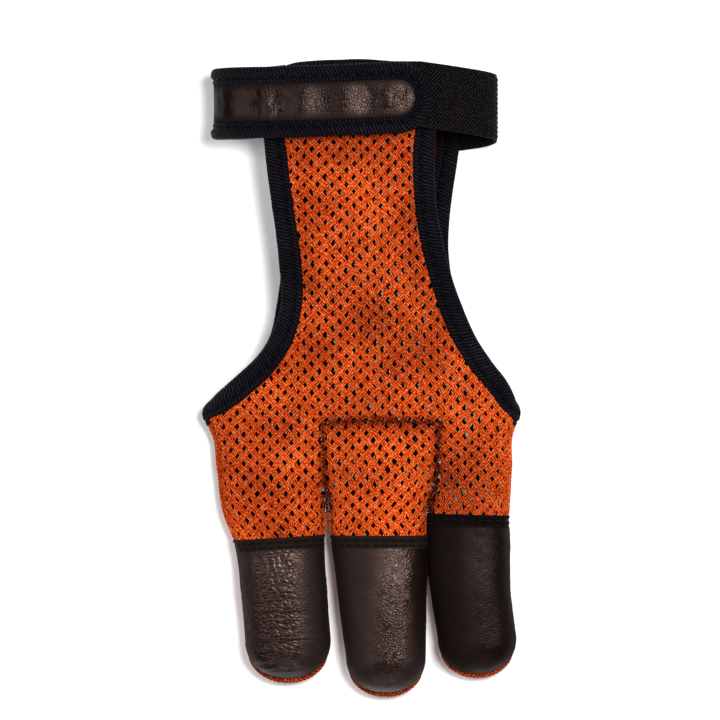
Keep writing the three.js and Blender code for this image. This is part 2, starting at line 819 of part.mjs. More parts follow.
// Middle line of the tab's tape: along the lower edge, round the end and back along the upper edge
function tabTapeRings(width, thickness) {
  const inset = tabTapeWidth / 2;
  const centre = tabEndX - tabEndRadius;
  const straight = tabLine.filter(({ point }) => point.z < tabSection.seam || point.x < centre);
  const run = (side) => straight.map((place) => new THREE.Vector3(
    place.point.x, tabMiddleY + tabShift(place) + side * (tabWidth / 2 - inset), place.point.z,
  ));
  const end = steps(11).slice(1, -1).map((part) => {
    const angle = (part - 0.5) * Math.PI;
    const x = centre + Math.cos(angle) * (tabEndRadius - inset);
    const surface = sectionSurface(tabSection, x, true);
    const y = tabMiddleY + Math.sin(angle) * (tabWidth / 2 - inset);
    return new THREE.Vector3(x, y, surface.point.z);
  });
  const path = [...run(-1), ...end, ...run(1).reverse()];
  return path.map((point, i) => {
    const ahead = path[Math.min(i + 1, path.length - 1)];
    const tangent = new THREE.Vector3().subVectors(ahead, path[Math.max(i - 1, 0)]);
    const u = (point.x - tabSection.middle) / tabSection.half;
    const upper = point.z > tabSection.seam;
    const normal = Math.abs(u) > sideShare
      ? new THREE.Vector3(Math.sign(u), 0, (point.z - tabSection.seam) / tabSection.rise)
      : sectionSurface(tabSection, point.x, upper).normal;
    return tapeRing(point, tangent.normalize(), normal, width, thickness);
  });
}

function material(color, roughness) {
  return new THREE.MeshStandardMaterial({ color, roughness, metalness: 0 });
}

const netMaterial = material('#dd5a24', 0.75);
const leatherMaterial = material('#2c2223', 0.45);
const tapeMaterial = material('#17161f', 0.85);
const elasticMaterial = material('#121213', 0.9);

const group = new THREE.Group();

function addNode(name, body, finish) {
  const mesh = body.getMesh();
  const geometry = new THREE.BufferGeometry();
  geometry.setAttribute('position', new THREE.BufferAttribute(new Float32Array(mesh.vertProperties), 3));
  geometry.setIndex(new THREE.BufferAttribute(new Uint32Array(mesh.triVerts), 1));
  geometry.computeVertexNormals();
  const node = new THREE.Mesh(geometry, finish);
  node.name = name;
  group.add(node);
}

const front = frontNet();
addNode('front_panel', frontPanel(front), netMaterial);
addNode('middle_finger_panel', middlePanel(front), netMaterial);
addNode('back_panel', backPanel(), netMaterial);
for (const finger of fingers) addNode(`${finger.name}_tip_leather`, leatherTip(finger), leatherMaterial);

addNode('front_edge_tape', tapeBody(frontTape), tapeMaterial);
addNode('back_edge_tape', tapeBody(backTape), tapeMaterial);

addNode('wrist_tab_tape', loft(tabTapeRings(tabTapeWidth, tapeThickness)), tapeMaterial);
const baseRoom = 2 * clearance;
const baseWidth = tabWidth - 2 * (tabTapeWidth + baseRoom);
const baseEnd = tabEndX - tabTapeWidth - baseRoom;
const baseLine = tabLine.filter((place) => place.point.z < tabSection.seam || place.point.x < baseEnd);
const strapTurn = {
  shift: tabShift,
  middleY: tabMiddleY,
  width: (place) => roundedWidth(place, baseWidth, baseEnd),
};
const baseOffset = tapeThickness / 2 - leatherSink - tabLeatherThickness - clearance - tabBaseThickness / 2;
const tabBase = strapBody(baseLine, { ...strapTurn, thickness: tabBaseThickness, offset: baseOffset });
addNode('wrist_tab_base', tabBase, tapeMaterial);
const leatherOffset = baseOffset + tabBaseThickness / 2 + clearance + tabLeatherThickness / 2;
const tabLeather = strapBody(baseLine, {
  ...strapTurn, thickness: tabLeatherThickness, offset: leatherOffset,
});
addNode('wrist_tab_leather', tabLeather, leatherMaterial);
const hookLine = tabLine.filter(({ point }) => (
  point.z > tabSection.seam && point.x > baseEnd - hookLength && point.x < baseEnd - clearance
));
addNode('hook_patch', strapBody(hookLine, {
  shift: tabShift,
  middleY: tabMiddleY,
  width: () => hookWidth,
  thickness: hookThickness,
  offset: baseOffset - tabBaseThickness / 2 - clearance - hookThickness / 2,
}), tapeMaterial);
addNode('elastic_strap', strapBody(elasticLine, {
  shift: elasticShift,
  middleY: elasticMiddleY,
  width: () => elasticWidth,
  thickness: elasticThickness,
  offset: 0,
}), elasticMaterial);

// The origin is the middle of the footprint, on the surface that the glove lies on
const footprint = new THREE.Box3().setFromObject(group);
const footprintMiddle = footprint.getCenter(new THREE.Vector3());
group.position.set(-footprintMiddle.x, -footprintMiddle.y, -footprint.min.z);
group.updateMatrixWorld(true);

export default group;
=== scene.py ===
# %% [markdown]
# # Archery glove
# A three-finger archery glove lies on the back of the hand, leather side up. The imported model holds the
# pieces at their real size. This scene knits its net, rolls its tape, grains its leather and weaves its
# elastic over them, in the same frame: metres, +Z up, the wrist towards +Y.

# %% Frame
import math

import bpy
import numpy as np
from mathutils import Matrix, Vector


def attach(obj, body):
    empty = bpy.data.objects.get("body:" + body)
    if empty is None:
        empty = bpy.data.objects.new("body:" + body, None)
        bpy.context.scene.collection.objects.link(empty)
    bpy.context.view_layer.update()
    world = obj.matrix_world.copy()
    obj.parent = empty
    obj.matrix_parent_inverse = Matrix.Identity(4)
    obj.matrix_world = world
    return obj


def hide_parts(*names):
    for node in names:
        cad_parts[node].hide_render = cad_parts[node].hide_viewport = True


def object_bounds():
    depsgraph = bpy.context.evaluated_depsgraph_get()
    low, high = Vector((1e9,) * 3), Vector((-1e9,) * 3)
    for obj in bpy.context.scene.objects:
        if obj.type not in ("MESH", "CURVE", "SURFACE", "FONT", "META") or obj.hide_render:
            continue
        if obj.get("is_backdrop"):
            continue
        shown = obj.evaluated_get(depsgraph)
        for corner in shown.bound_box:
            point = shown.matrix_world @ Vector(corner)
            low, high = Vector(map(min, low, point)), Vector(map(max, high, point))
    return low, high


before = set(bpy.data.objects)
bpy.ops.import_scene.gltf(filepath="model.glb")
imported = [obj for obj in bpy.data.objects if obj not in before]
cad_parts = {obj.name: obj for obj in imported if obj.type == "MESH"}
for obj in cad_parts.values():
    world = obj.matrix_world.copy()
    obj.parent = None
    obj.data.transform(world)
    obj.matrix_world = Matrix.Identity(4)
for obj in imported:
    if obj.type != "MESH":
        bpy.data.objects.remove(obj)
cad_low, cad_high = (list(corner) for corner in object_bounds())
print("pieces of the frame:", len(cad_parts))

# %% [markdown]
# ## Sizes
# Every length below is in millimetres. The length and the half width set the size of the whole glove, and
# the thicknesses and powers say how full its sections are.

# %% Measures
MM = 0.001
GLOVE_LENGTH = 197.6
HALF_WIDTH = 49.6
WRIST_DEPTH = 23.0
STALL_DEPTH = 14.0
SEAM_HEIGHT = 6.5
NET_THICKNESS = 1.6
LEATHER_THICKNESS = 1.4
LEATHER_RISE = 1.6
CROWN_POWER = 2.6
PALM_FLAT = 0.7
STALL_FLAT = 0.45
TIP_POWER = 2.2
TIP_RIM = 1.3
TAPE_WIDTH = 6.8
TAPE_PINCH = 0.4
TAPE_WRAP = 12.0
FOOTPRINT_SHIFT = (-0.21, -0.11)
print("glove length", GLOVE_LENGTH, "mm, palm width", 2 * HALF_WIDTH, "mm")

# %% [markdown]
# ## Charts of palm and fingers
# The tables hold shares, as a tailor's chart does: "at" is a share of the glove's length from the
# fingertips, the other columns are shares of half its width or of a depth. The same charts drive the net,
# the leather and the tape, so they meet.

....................

Locate all lines that include the word "context" and copy them out.

        bpy.context.scene.collection.objects.link(empty)
    bpy.context.view_layer.update()
    depsgraph = bpy.context.evaluated_depsgraph_get()
    for obj in bpy.context.scene.objects:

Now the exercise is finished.